Had this graphic made a while back, and it is oh-so-true.

Had this graphic made a while back, and it is oh-so-true. Except we have black cows. Thankfully our girls don’t eat as much as most cows–very efficient cows–but still, for how much this hay cost…

And that’s not including the cost for raking, or the time spent irrigating, laying and pulling pipe, or the fuel to go there twice a day, the tractor work we did down there–and having the road the tractor there and back–or the fuel to pick the hay up out of the field and haul it to the house.
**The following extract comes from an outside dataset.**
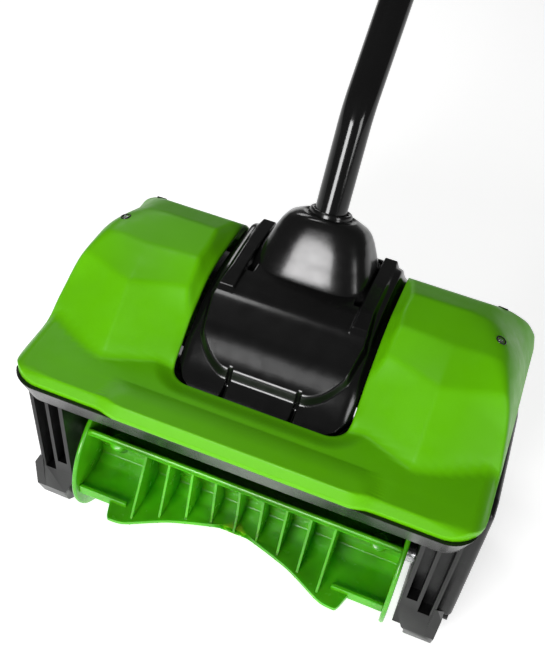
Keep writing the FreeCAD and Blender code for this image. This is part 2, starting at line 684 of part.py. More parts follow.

Now the last would probably have to be incurred if we bought hay anyway, since we’d have to go pick it up. Still, this has been some expensive hay! And it’s not even “good” hay! It’s mostly weeds and fox tail, so we’re going to feed it here at the house, where nothing grows anyway, so the foxtail seeds (which all of it went to seed) won’t get into our good hay/pasture ground.

Laying pipe and pulling pipe took 4 hours per time, with both me and Jeramie–that’s two people, 4 hours each. That is 16 hours of laying and pulling pipe. Irrigating took stopping twice a day and taking a minimum of 20 minutes per stop.

Granted, the ground was in really rough shape and we knew that it wasn’t going to be the best hay. After we signed the lease, we seriously questioned our sanity. It was a gamble, and if we could have got the lease again next year, and extended it for more than a year-to-year, we would have been good. As it is….not good.

So here’s the ironic part: Gayle had the upper field interseeded with alfalfa and clover. This was a lot of legwork on my part, since I had to find the only guy in the county with a no-till drill, and get him lined up to do it. Of course Gayle claims that the guy sat on the tractor for a hour and a half that she got billed for that the tractor wasn’t moving… I didn’t even get into that. But the field is interseeded, and was doing good, but with us having to go in so early to take the cutting, the seeding is probably going to die. The new owners are going to put 5 horses out there and kill it anyway… Frustrating and sad, really, since we accomplished so much in one season.

As to hay, some people may say that it wouldn’t be so bad if we owned our own equipment, but these people obviously don’t know the costs involved in haying equipment. The capital cost alone is staggering, and then with the breakdowns….I’ll skip that nightmare!

Maybe someday–boy, winter is going to be busy now–I’ll research the prices of hay and figure out how many years it pays to raise our own hay and when it isn’t worth it. Could be rather enlightening. Can’t count our time, but I sure as heck can count fuel!

What are hay prices doing in your neck of the woods? When you do bale price, please be sure to include how much an average bale weighs. When I moved to California, I remember thinking “$7 for a small square? That’s outrageous!” Then I got them and they were 3-strand and weighed about 135, double the the size of the Colorado small squares I’d been paying half as much for. $35/bale sounds great for a large round, until I find out they are 4×4 and weigh 600-800 pounds. Same with large squares, big difference between 3×3 and 4×4.

By the way, anyone love the 3×3 as much as I do? I can “man handle” the flakes, and the bales stack so pretty! Turns out you can fit a lot more tonage on a semi, too, than any other bales. But how about the prices of those balers?! Wowza.

I think that letting the cows harvest the hay could just be the way to go. Have to see what happens with Winchester next year, since we have the water issue there, and he has said no animals allowed until irrigation water is turned off. Have to see.